Bush will not actually be crowned candidate for the 2004 race until the Republican convention is held in New York in August, but his candidature has been a fait accompli for almost two years. In that time Bush, as well as enjoying the advantage of Presidential office, has had the time and space to prepare. While the Democratic contenders have been burning up money and energy traipsing the highways and by-ways of Iowa and New Hampshire, Bush and his team have had the space to garner the money, hone the ideas and prime the personnel to fund and staff a juggernaut of a campaign which could roll over the Democrat challenger whoever it is.
Over the last two years the President himself has been presented as a Commander in Chief focused entirely on the war against terror. However, his Vice President Dick Cheney has, by comparison, been focussed almost entirely it appears on a tour of Republican fund raising events. This is why the Bush campaign gathered more money last year for this year's election campaign than all the potential Democratic contenders put together. Cheney is the declared Vice Presidential candidate again for 2004 but this may only be a holding position. There is speculation in some American media that when August comes and Bush needs something newsworthy at his convention, the ailing Cheney may step aside and give Bush occasion to liven things up a bit by selecting a new running mate for his second term.
Coming from so far behind in the money stakes the Democratic contender may find it impossible to catch the sitting president. If George Bush is to be beaten then it will have to be by the issues rather than by the strength of the Democratic campaign.
ABOVE all else the Iraq war may prove the bleeding sore of the Bush re-election campaign. When they went to vote in their primaries the ears of Democrat and Independent voters in New Hampshire were ringing with reports that another six American soldiers had been killed in Iraq in a double bomb attack, that another car bomb had to be defused outside of coalition headquarters in Baghdad and that two CNN journalists were shot and killed by unknown attackers in the countryside. At the same time the former American "chief weapons hunter" in Iraq, David Kay, was telling media organisation that it is likely Saddam's Iraq had no weapons of mass destruction. While Kay softened the blow by blaming bad intelligence, Bush refused to even entertain this as a notion. Although polls show that an increasing number of them are angry about the war in Iraq and the basis on which they were led into it, for now United States citizens remain loyal to their troops still at war and well disposed, for now, to their commander in chief. That may not hold if the United States continues to lose troops in Iraq at an average rate of one a day.

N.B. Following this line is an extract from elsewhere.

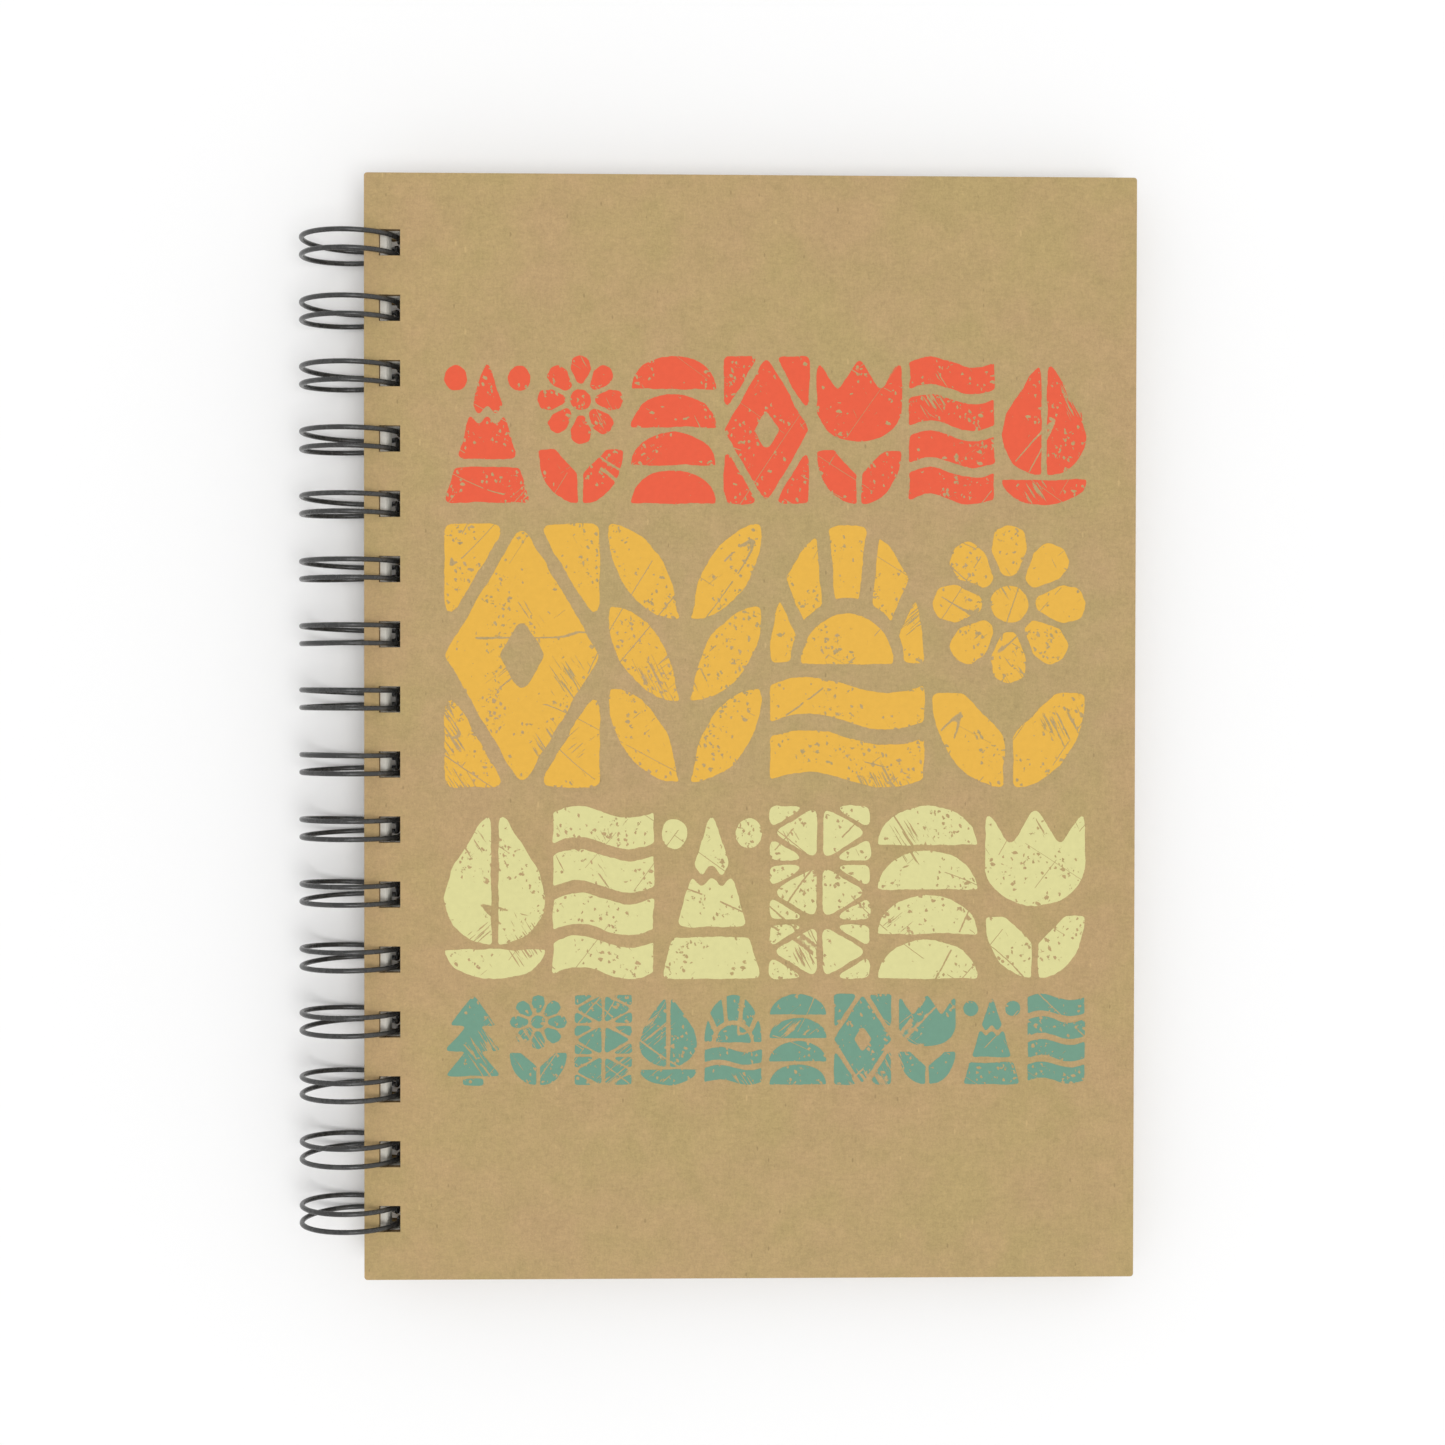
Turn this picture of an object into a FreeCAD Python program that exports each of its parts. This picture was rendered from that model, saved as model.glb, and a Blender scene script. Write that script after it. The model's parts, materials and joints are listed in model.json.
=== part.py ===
"""Wire-bound sketchbook: two laminated covers and 40 loose leaves on a twin-loop wire.

The book is drawn flat in its own axes: X runs from the covers' spine edges to the fore edge, Y to the
head, and Z through the thickness from the middle of the closed book. One placement, the seat, then lays
every piece down as it lies on a table, resting on the loops and on the back cover's fore edge. The
origin is the middle of the footprint, on the table, with the front cover facing up.
"""

import FreeCAD, Part
import math
import os

import Sketcher
from FreeCAD import Placement, Rotation, Vector

DIMENSIONS = {
    "cover_width": 151.0,
    "cover_length": 216.0,
    "facing_caliper": 0.3,
    "board_caliper": 1.5,
    "lining_caliper": 0.2,
    "book_thickness": 12.0,
    "sheet_width": 148.0,
    "sheet_length": 210.0,
    "sheet_caliper": 0.16,
    "sheet_air": 0.005,
    "sheet_slide": 1.3,
    "sheet_count": 40,
    "rest_gap": 0.05,
    "hole_width": 4.1,
    "hole_length": 5.1,
    "hole_margin": 2.9,
    "hole_shift": -0.8,
    "loop_count": 16,
    "loop_pitch": 12.7,
    "loop_radius": 9.6,
    "loop_setback": 3.4,
    "wire_diameter": 1.0,
    "twin_spacing": 3.5,
    "tip_spacing": 2.0,
    "bend_radius": 1.0,
    "stub_length": 1.5,
    "root_angle": -14.8,
    "taper_angle": 150.0,
}

AXIS_Y = Vector(0, 1, 0)
AXIS_Z = Vector(0, 0, 1)


def driving_sheet(document):
    """Put every driving dimension in a cell of its own, under its name."""
    sheet = document.addObject("Spreadsheet::Sheet", "dimensions")
    for row, (name, value) in enumerate(DIMENSIONS.items(), start=1):
        sheet.set(f"A{row}", name)
        sheet.set(f"B{row}", str(value))
        sheet.setAlias(f"B{row}", name)
    document.recompute()
    return sheet


def cover_caliper(sheet):
    return sheet.facing_caliper + sheet.board_caliper + sheet.lining_caliper


def loop_places(sheet):
    """The middle of each twin loop along the spine, from the head down."""
    first = sheet.hole_shift + sheet.loop_pitch * (sheet.loop_count - 1) / 2
    return [first - sheet.loop_pitch * index for index in range(int(sheet.loop_count))]


def loops_turn(sheet, angle):
    """A turn in degrees about the loops' centre line, which brings the fore edge down."""
    centre = Vector(-sheet.loop_setback, 0, 0)
    return Placement(Vector(), Rotation(AXIS_Y, angle), centre)


def seat(sheet):
    """Lay the flat book down on its loops and on the back cover's fore edge.

    The tilt about the loops' centre brings the fore edge's underside, reach away and half the
    thickness down, to the same level as the lowest point of the loops.
    """
    outer = sheet.loop_radius + sheet.wire_diameter / 2
    reach = sheet.loop_setback + sheet.cover_width
    half = sheet.book_thickness / 2
    tilt = math.degrees(math.asin(outer / math.hypot(reach, half)) - math.atan2(half, reach))
    top_turn = math.radians(tilt + lean_angle(sheet))
    right = reach * math.cos(top_turn) + half * math.sin(top_turn)
    lift = Placement(Vector(sheet.loop_setback + (outer - right) / 2, 0, outer), Rotation())
    return lift * loops_turn(sheet, tilt)


def lean_angle(sheet):
    """How far the leaves and the front cover lean, so that the last leaf meets the back cover.

    The wire's bars hold the last leaf off the back cover at the spine, and the gap closes at the
    fore edge.
    """
    stack = sheet.sheet_count * (sheet.sheet_caliper + sheet.sheet_air)
    seam = sheet.book_thickness - 2 * cover_caliper(sheet) - stack
    reach = sheet.loop_setback + sheet.sheet_slide + sheet.sheet_width
    return math.degrees(math.asin((seam - sheet.rest_gap) / reach))


def origin_plane(body, role):
    for feature in body.Origin.OriginFeatures:
        if feature.Role == role:
            return feature
    raise ValueError(f"{body.Label} has no {role}")


def rectangle_sketch(body, name, spans):
    """A rectangle on the body's XY plane whose four edges are bound to the sheet.

    spans gives, for the left edge, width, lower edge and length, an expression in the sheet's aliases.
    """
    sketch = body.newObject("Sketcher::SketchObject", name)
    sketch.AttachmentSupport = [(origin_plane(body, "XY_Plane"), "")]
    sketch.MapMode = "FlatFace"
    corners = [Vector(1, 1, 0), Vector(9, 1, 0), Vector(9, 8, 0), Vector(1, 8, 0)]
    for start, end in zip(corners, corners[1:] + corners[:1]):
        sketch.addGeometry(Part.LineSegment(start, end))
    for edge in range(4):
        sketch.addConstraint(Sketcher.Constraint("Coincident", edge, 2, (edge + 1) % 4, 1))
    for edge in (0, 2):
        sketch.addConstraint(Sketcher.Constraint("Horizontal", edge))
    for edge in (1, 3):
        sketch.addConstraint(Sketcher.Constraint("Vertical", edge))
    bound = {
        "left": Sketcher.Constraint("DistanceX", -1, 1, 0, 1, 1.0),
        "width": Sketcher.Constraint("DistanceX", 0, 1, 0, 2, 8.0),
        "lower": Sketcher.Constraint("DistanceY", -1, 1, 0, 1, 1.0),
        "length": Sketcher.Constraint("DistanceY", 1, 1, 1, 2, 7.0),
    }
    for label, constraint in bound.items():
        index = sketch.addConstraint(constraint)
        sketch.renameConstraint(index, label)
        sketch.setExpression(f"Constraints.{label}", spans[label])
    return sketch


def cover_ply(document, name, caliper, base, placement):
    """One ply of a cover: a padded rectangle with the row of punched holes."""
    body = document.addObject("PartDesign::Body", name)
    body.Label = name
    outline = rectangle_sketch(
        body,
        f"{name}_outline",
        {
            "left": "0",
            "width": "dimensions.cover_width",
            "lower": "-dimensions.cover_length / 2",
            "length": "dimensions.cover_length",
        },
    )
    pad = body.newObject("PartDesign::Pad", f"{name}_blank")
    pad.Profile = outline
    pad.setExpression("Length", f"dimensions.{caliper}")
    hole = rectangle_sketch(
        body,
        f"{name}_hole",
        {
            "left": "dimensions.hole_margin",
            "width": "dimensions.hole_width",
            "lower": "dimensions.hole_shift - dimensions.hole_length / 2"
            " - dimensions.loop_pitch * (dimensions.loop_count - 1) / 2",
            "length": "dimensions.hole_length",
        },
    )
    pocket = body.newObject("PartDesign::Pocket", f"{name}_first_hole")
    pocket.Profile = hole
    pocket.Type = "ThroughAll"
    pocket.Reversed = True
    row = body.newObject("PartDesign::LinearPattern", f"{name}_holes")
    row.Originals = [pocket]
    row.Direction = (hole, ["V_Axis"])
    row.setExpression("Length", "dimensions.loop_pitch * (dimensions.loop_count - 1)")
    row.setExpression("Occurrences", "dimensions.loop_count")
    body.Tip = row
    body.Placement = placement * Placement(AXIS_Z * base, Rotation())
    return body


def cover(document, sheet, side, placement):
    """The three plies of one cover, from the outside in; side is 1 for the front and -1 for the back."""
    word = "front" if side > 0 else "back"
    outside = sheet.book_thickness / 2
    plies = []
    for ply in ("facing", "board", "lining"):
        caliper = getattr(sheet, f"{ply}_caliper")
        base = outside - caliper if side > 0 else -outside
        plies.append(cover_ply(document, f"{word}_cover_{ply}", f"{ply}_caliper", base, placement))
        outside -= caliper
    return plies


def punch_comb(document, sheet):
    """The row of rectangular punches that cuts every leaf, slid off the spine edge as the leaves are."""
    punches = []
    for index, middle in enumerate(loop_places(sheet), start=1):
        punch = document.addObject("Part::Box", f"punch_{index:02d}")
        punch.setExpression("Length", "dimensions.hole_width")
        punch.setExpression("Width", "dimensions.hole_length")
        punch.setExpression("Height", "dimensions.book_thickness")
        left = sheet.sheet_slide + sheet.hole_margin
        corner = Vector(left, middle - sheet.hole_length / 2, -sheet.book_thickness / 2)
        punch.Placement = Placement(corner, Rotation())
        punches.append(punch)
    comb = document.addObject("Part::Compound", "punch_comb")
    comb.Links = punches
    return comb


def leaf(document, sheet, number, comb, placement):
    """One loose leaf: a blank of paper at its height in the stack, cut by the punches."""
    step = sheet.sheet_caliper + sheet.sheet_air
    under_cover = sheet.book_thickness / 2 - cover_caliper(sheet)
    blank = document.addObject("Part::Box", f"blank_{number:02d}")
    blank.setExpression("Length", "dimensions.sheet_width")
    blank.setExpression("Width", "dimensions.sheet_length")
    blank.setExpression("Height", "dimensions.sheet_caliper")
    corner = Vector(sheet.sheet_slide, -sheet.sheet_length / 2, under_cover - number * step)
    blank.Placement = Placement(corner, Rotation())
    cut = document.addObject("Part::Cut", f"sheet_{number:02d}")
    cut.Base = blank
    cut.Tool = comb
    cut.Label = f"sheet_{number:02d}"
    cut.Placement = placement
    return cut


def round_point(sheet, angle, across):
    """A point on the loop's centre line at an angle from +X towards +Z, and its direction of travel."""
    turn = math.radians(angle)
    outward = Vector(math.cos(turn), 0, math.sin(turn))
    travel = Vector(-math.sin(turn), 0, math.cos(turn))
    return outward * sheet.loop_radius + AXIS_Y * across, travel


def arc_through(start, middle, end):
    return Part.Arc(start, middle, end).toShape()


def half_loop(sheet, side, bar_length):
    """The path of one wire of a twin loop, from the middle of its bar to its half of the tip.

    side is 1 towards the head and -1 towards the tail. The bar runs along the spine, bends up through
    the leaves, keeps its distance from its twin over the top, and closes in on it towards the tip.
    """
    wide = side * sheet.twin_spacing / 2
    narrow = side * sheet.tip_spacing / 2
    bend = sheet.bend_radius
    rise, rise_way = round_point(sheet, sheet.root_angle, wide)
    bar_end = rise - rise_way * bend + AXIS_Y * side * bend
    bar_start = bar_end + AXIS_Y * side * bar_length
    slant = math.sqrt(0.5)
    bend_middle = rise + AXIS_Y * side * bend * (1 - slant) - rise_way * bend * slant
    over, _ = round_point(sheet, (sheet.root_angle + sheet.taper_angle) / 2, wide)
    taper, _ = round_point(sheet, sheet.taper_angle, wide)
    halfway, _ = round_point(sheet, sheet.taper_angle + 90, (wide + narrow) / 2)
    close, close_way = round_point(sheet, sheet.taper_angle + 180, narrow)
    nose = close - AXIS_Y * narrow * (1 - slant) + close_way * abs(narrow) * slant
    tip = close - AXIS_Y * narrow + close_way * abs(narrow)
    return [
        Part.LineSegment(bar_start, bar_end).toShape(),
        arc_through(bar_end, bend_middle, rise),
        arc_through(rise, over, taper),
        arc_through(taper, halfway, close),
        arc_through(close, nose, tip),
    ]


def twin_loop(sheet, head_bar, tail_bar):
    """One twin loop as a solid, with the stretch of bar that belongs to it on either side."""
    head = half_loop(sheet, 1, head_bar)
    tail = half_loop(sheet, -1, tail_bar)
    spine = Part.Wire(head + tail[::-1])
    start = head[0].Vertexes[0].Point
    section = Part.Wire(Part.Circle(start, AXIS_Y, sheet.wire_diameter / 2).toShape())
    return spine.makePipeShell([section], True, False)


def binding_wire(document, sheet, placement):
    """The whole wire: its loops meet face to face halfway along the bars between them."""
    places = loop_places(sheet)
    half_bar = (sheet.loop_pitch - sheet.twin_spacing) / 2 - sheet.bend_radius
    loops = []
    for index, middle in enumerate(places):
        head_bar = sheet.stub_length if index == 0 else half_bar
        tail_bar = sheet.stub_length if index == len(places) - 1 else half_bar
        loop = twin_loop(sheet, head_bar, tail_bar)
        loop.translate(Vector(-sheet.loop_setback, middle, 0))
        loops.append(loop)
    wire = document.addObject("Part::Feature", "twin_loop_wire")
    wire.Label = "twin_loop_wire"
    wire.Shape = Part.Compound(loops)
    wire.Placement = placement
    return wire


def check(document, parts):
    """Stop if any object failed to recompute, or any sub-part has no valid shape."""
    for item in document.Objects:
        faults = {"Invalid", "Error"} & set(item.State)
        if faults:
            raise RuntimeError(f"{item.Label} is {', '.join(faults)}")
    for item in parts:
        if item.Shape.isNull() or not item.Shape.isValid():
            raise RuntimeError(f"{item.Label} has no valid shape")


def check_punching(sheet, parts):
    """Stop if a punched piece's volume isn't its blank less every hole."""
    hole = sheet.hole_width * sheet.hole_length * sheet.loop_count
    cover_face = sheet.cover_width * sheet.cover_length - hole
    sheet_face = sheet.sheet_width * sheet.sheet_length - hole
    for item in parts:
        ply = item.Label.rsplit("_", 1)[-1]
        is_leaf = item.Label.startswith("sheet_")
        caliper = sheet.sheet_caliper if is_leaf else getattr(sheet, f"{ply}_caliper")
        expected = caliper * (sheet_face if is_leaf else cover_face)
        if abs(item.Shape.Volume - expected) > 1e-6 * expected:
            raise RuntimeError(f"{item.Label} holds {item.Shape.Volume:.2f}, not {expected:.2f} mm3")


def main():
    document = FreeCAD.newDocument("sketchbook")
    sheet = driving_sheet(document)
    seated = seat(sheet)
    leaning = seated * loops_turn(sheet, lean_angle(sheet))
    comb = punch_comb(document, sheet)
    punched = cover(document, sheet, 1, leaning)
    for number in range(1, int(sheet.sheet_count) + 1):
        punched.append(leaf(document, sheet, number, comb, leaning))
    punched += cover(document, sheet, -1, seated)
    wire = binding_wire(document, sheet, seated)
    document.recompute()
    check(document, punched + [wire])
    check_punching(sheet, punched)
    os.makedirs("parts", exist_ok=True)
    for item in punched + [wire]:
        item.Shape.exportStep(f"parts/{item.Label}.step")
    box = Part.Compound([item.Shape for item in punched + [wire]]).optimalBoundingBox()
    centre = seated.multVec(Vector(-sheet.loop_setback, 0, 0))
    print(f"{len(punched) + 1} nodes, Z from {box.ZMin:.4f} to {box.ZMax:.4f} mm")
    print(f"X from {box.XMin:.3f} to {box.XMax:.3f}, loops' centre at {centre.x:.6f}, {centre.z:.6f}")


main()
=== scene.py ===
"""The looks of a wire-bound kraft sketchbook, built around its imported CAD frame.

Every piece is drawn flat in the book's own axes: X from the loops' centre line to the fore edge, Y to the
head and Z through the thickness. A seat matrix, read from the frame, then lays it where the CAD node lies.
"""

import json
import math
import random

import bmesh
import bpy
from bpy.props import FloatProperty, FloatVectorProperty, IntProperty, PointerProperty
from bpy.types import Operator, Panel, PropertyGroup
from mathutils import Matrix, Vector, noise

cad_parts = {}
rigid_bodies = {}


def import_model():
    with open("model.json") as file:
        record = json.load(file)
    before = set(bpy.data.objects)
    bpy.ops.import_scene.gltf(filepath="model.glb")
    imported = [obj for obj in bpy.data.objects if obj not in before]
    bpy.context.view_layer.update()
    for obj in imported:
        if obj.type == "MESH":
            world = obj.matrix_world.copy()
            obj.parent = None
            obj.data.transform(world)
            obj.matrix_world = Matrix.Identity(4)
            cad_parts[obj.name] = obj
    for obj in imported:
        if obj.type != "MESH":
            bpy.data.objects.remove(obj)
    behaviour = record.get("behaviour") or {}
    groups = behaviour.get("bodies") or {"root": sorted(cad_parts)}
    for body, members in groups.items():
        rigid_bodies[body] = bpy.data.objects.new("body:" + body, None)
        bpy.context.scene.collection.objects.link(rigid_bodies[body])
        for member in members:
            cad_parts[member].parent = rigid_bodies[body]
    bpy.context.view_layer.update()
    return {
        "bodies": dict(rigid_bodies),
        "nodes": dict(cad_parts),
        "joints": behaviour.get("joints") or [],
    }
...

Bush's other vulnerability, like his father before him, is on the economy.
Although the United States economy is now growing again, there have been recorded job losses since Bush junior became president. Much of the policy competition between Bush and Gore in the 2000 Presidential campaign was about what to do with the large surpluses which were then projected for the United States federal budget. Gore wanted to spend it on social investments; Bush promised to give it back to voters in tax cuts. September 11, 2001, changed that scenario also. Expenditure on defence and home security had to increase, and at the same time the US economy suffered a slow down. Bush proceeded with large tax cuts anyhow and, instead of a surplus, the United States is now suffering a gaping deficit and, as a result, a declining dollar.
Bush might actually have benefited from the "retail politics" to which these early primaries expose candidates. In the Iowa and New Hampshire primaries (and now only in the Iowa and New Hampshire primary contests) presidential hopefuls actually meet real people. Once these primaries are over candidates spend the rest of the campaign touching down in airports, doing "tarmac press conferences". Local media saturation and sound bites for the national news networks become the priority. The "real people" who candidates actually meet in this wholesale phase of the campaign will be pre-screened to reflect appropriate mix of ethic and demographic requirements.
In this wholesale phase television advertising is what matters most and, as the warrior with the biggest war chest, George W Bush is the one most likely to win.